Il y a gros à parier que les plus
anciennes cérémonies « religieuses » furent des cérémonies rythmées,
dansées (et chantées).
Nos
temps sont ceux des foules molles, que seuls dominent les egos, le gavage
consumériste et l’addiction à tout ce qui est « high-tech ». Si vous
demandez à la majorité des gens « quelle est, en toute sincérité, votre
opinion politique ? », je ne suis guère loin de penser qu’ils vous
répondront, tout ce qu’il y a d’innocemment, « je suis moiiste ».
La
frustration, dans cela, vient de ce qu’il n’y a plus de projet fort, plus de
sentiment d’entreprise commune, plus d’exaltation à l’idée d’un vaste rêve
collectif (non robotisé) qui « améliorerait » le monde.

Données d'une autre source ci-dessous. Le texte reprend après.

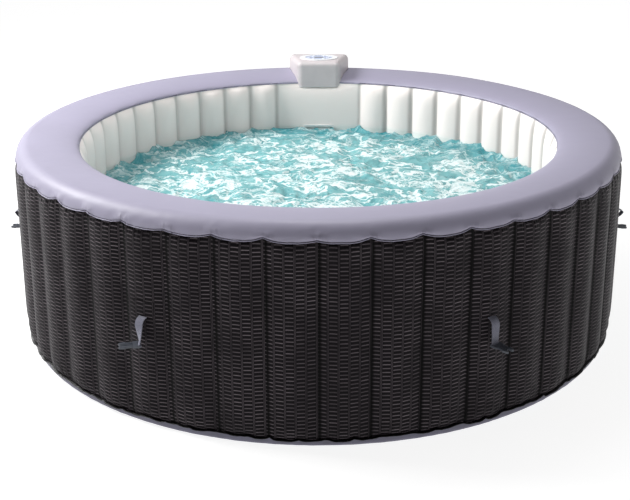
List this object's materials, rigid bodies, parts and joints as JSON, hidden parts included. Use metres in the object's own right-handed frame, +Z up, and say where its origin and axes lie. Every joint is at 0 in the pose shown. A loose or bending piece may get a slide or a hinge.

Il est vrai
qu’après les périlleuses « aventures » utopiques et pleines d’excès
qui ont ensanglanté le XXe siècle (communisme, fascisme et nazisme), les gens
ont de quoi se méfier. Ils s’ « investissent » donc (si je puis
employer pareil terme) dans le narcissisme décérébré, l’esprit étroit, frileux,
l’ « idéal » petit-bourgeois blasé, matérialiste et hédoniste
dans ce qu’il a de plus plat, de plus banal – et ne savent plus contenter leurs
(rares) besoins d’ordre collectif que par l’ « entre soi » à une
micro-échelle, ainsi que par la focalisation crispée sur des boucs-émissaires,
que médias et pouvoirs publics se chargent de leur désigner - fort habilement -
comme des « menaces » pour leur « tranquillité », leur « liberté »
et leur gavage.
Maintenant, les élites influentes ne sont
plus ni racistes/xénophobes, ni homophobes, ni sexistes (du moins en principes
et en mots).
Malheureusement, elles demeurent
affreusement snobs et, précisément…élitistes. Donc, susceptibles de se faire
mal voir. Oserai-je employer l’horrible barbarisme de « peuplophobe » ?
Vous préférez « populophobe » ? Ou « démophobe », bien
plutôt ? Ou encore HLMophobe ? Tchadorophobe ? Ploucophobe,
bidochonnophobe ...beaufophobe ? Ringardophobe ? Séniorophobe ?
Ce n’est certes pas le choix qui manque.
Autrefois, les « Marie-Chantâal »
de Jacques CHAZOT et autres « Frustrées » de Claire BRETECHER
faisaient gentiment rire.
Aujourd’hui, les pimbêches squelettiques
et autres dandys ultra-branchés affublés de ridicules petits chapeaux, de
cannes et escortés de chihuahuas qui vous toisent, vous reniflent pratiquement
à chaque coin de rue parisienne sous prétexte que vous n’arborez aucun de leurs
« signes de reconnaissance » tribaux et n’êtes pas assez voyant ou « décalé »
sur le seul plan qui leur importe, celui du paraître -vous exaspèrent.
Et les « Bobos » sont montrés
du doigt par une bonne part de l’opinion publique française.
Il
suffit de regarder des photos (des photos de gens disparus, de personnes
vivantes – des photos de nous-même) pour apercevoir des fantômes. Pas besoin d’aller
se promener au fond d’un château écossais !
P. Laranco.
(*) EMC = Etat Modifié de Conscience.